What is needed
Copy the lines holding the word "with", all of them.

Exercise inputs

----------------

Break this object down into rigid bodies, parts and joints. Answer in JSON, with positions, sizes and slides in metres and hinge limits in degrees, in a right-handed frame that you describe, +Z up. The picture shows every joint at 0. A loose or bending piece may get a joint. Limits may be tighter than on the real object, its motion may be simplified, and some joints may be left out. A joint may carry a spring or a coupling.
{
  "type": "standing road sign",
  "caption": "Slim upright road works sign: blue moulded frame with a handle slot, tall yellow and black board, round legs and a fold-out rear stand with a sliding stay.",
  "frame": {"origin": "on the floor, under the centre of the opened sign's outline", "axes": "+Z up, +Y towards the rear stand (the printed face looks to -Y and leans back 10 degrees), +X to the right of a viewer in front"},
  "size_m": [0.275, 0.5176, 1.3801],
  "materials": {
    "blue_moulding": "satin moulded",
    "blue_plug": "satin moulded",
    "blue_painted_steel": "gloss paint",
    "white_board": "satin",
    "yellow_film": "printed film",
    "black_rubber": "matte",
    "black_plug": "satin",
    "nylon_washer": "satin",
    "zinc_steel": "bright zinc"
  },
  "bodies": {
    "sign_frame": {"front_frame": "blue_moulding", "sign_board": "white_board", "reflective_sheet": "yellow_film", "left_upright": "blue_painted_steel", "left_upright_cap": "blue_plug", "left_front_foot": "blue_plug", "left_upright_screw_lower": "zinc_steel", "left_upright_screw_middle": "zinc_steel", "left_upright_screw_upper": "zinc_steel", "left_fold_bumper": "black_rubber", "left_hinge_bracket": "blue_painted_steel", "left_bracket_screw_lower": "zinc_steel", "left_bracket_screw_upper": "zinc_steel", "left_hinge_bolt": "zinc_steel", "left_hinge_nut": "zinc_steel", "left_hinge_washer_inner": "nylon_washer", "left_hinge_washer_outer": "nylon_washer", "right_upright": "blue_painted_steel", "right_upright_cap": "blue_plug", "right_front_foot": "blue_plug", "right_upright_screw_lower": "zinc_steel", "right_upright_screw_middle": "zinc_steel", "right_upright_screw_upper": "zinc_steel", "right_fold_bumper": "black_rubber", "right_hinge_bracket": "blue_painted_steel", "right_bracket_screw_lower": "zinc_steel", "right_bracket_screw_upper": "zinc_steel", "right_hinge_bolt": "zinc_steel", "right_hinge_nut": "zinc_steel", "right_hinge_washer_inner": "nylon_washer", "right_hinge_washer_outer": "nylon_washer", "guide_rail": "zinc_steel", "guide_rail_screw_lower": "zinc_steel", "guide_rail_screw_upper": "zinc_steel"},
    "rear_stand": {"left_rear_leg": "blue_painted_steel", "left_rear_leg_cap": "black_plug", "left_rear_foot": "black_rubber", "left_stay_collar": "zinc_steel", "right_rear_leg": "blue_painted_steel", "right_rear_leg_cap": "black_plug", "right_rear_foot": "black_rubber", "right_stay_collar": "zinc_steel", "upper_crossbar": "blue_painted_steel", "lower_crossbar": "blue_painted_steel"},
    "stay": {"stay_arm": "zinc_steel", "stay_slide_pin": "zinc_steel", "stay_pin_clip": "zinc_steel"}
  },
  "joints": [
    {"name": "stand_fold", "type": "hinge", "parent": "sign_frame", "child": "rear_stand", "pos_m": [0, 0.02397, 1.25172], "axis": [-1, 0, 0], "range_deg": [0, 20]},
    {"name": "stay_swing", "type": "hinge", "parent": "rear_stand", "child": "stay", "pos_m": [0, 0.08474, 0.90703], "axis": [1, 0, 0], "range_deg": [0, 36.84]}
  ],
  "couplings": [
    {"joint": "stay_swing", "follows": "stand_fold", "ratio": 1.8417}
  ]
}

----------------

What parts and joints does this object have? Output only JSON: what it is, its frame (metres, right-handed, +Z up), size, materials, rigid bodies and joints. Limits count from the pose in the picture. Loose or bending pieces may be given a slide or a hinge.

----------------

Result
Break this object down into rigid bodies, parts and joints. Answer in JSON, with positions, sizes and slides in metres and hinge limits in degrees, in a right-handed frame that you describe, +Z up. The picture shows every joint at 0. A loose or bending piece may get a joint. Limits may be tighter than on the real object, its motion may be simplified, and some joints may be left out. A joint may carry a spring or a coupling.
  "caption": "Slim upright road works sign: blue moulded frame with a handle slot, tall yellow and black board, round legs and a fold-out rear stand with a sliding stay.",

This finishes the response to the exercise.